En Région wallonne, la réforme du dispositif APE (aides à la promotion de l’emploi) inquiète également : malgré les compensations promises, la disparition du système initial pourrait priver de nombreuses communes et associations d’un soutien structurel pour financer des emplois de proximité essentiels. Avant même cette réforme, la Région wallonne a décidé lors de son dernier conclave budgétaire de réduire de 27,5 millions d’euros les APE dans les villes et communes.
Les dotations régionales et fédérales ne suivent pas l’inflation. Ainsi, le gouvernement wallon a en effet annoncé supprimer le pourcentage de majoration de l’indexation du Fonds des communes, ce qui représente une perte estimée à 251 millions d’euros uniquement sur la législature régionale 2024-2029. D’autres mesures annoncées par les autorités supérieures pourraient encore alourdir les finances locales.
Comment sortir de l’impasse ?
La première piste de solution, évidente, est de contraindre les autres niveaux de pouvoir à assumer leurs responsabilités et garantir un financement suffisant pour chaque compétence transférée. Chaque mission nouvelle doit être accompagnée d’un moyen financier équivalent, afin d’éviter que les communes ne soient la variable d’ajustement budgétaire de l’État fédéral et des Régions. Les communes peuvent en effet citer en justice les autres niveaux de pouvoir pour inaction fautive (à l’instar de la commune d’Andenne vis-à-vis de l’État belge pour le financement des zones de secours) ou en raison du dommage (financier) qui leur serait causé (ce qu’envisage par exemple la commune de Wanze à l’encontre du Gouvernement wallon).
Une deuxième piste se trouve dans l’augmentation des taxes existantes ou la création de nouvelles. Néanmoins, ces taxes touchent rarement les plus hauts revenus mais l’ensemble des habitants de la commune, y compris les couches les plus vulnérables. Les taxes concernées par une augmentation sont souvent celles liées au ramassage des déchets par exemple. Cette piste de solution est toutefois difficile à digérer pour les communes : alors même que les gouvernements fédéral et régional répètent qu’ils ne veulent pas instaurer de nouvelles taxes, ils contraignent en réalité les pouvoirs locaux à les augmenter (à leur place).
La troisième piste de solution est plus délicate à mettre en œuvre et nécessiterait de longues négociations politiques et une réflexion générale sur la « supracommunalité ». Il s’agit d’instaurer une solidarité supracommunale renforcée : mutualiser certains services, accroître la coopération entre communes d’un même bassin de vie, partager les ressources et les équipements. Cette supracommunalité pourrait se construire sur la base des Provinces, institutions déjà existantes, dotées d’un droit de lever l’impôt et d’élus directs. Néanmoins, les Provinces, dont l’existence remonte à la création de la Belgique, couvrent un territoire qui ne correspond pas nécessairement à la volonté de mutualisation de certaines communes. Une réflexion sur la manière de concilier et concerter les intérêts communaux sur les territoires de plusieurs communes gagnera à être engagée.

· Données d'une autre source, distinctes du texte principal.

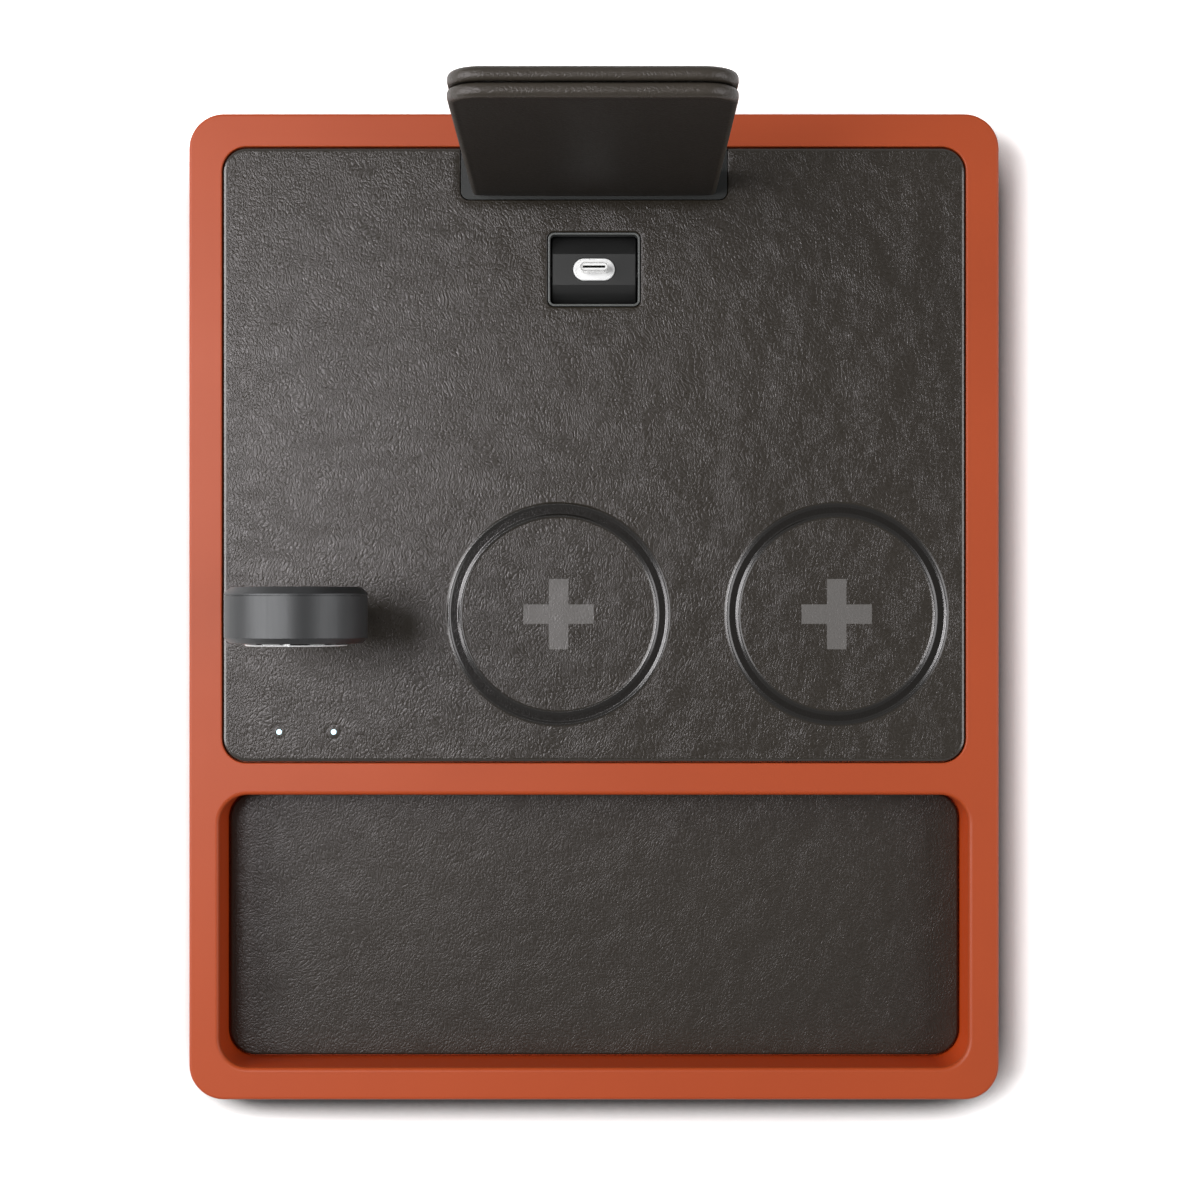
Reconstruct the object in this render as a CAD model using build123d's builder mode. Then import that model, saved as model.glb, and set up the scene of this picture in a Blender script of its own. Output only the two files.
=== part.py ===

Les grandes villes doivent continuer à jouer leur rôle de « centralité » et offrir des biens et services aux populations de la périphérie. Ce sont leurs rôles de grandes villes. En revanche, le modèle doit être repensé pour alléger les coûts, rationaliser les dépenses et garantir une offre de services publics de qualité sur l’ensemble du territoire, sans plomber le budget des grandes villes de manière disproportionnée. Toutefois, les communes rurales font face à d’autres défis tout aussi pressants : un territoire étendu à entretenir, des recettes fiscales parfois plus limitées et une difficulté croissante à maintenir des services de proximité accessibles. L’enjeu n’est donc pas seulement de soutenir les grandes villes, mais de repenser l’équilibre territorial dans son ensemble.
Conclusion
Le sous-financement chronique des villes et communes est un enjeu majeur de la mandature communale 2024-2030. Ce sous-financement a non seulement une incidence directe sur la qualité des services publics de proximité, mais aussi sur la qualité de vie de leurs habitants. L’absorption des coûts liés à la prise en charge des chômeurs de longue durée ayant épuisé leurs droits aux allocations de chômage aura des effets en cascade. Comment les communes vont-elles pouvoir opérer des arbitrages dans les financements accordés et les services prestés, sans porter atteinte à l’intérêt collectif ni à celui du personnel des pouvoirs locaux ?
[1] Précisons que d’ici 2030, les Provinces seront en principe tenues de reprendre à leur charge 100 % de la part versée par les Communes, selon le Gouvernement wallon MR-Engagés.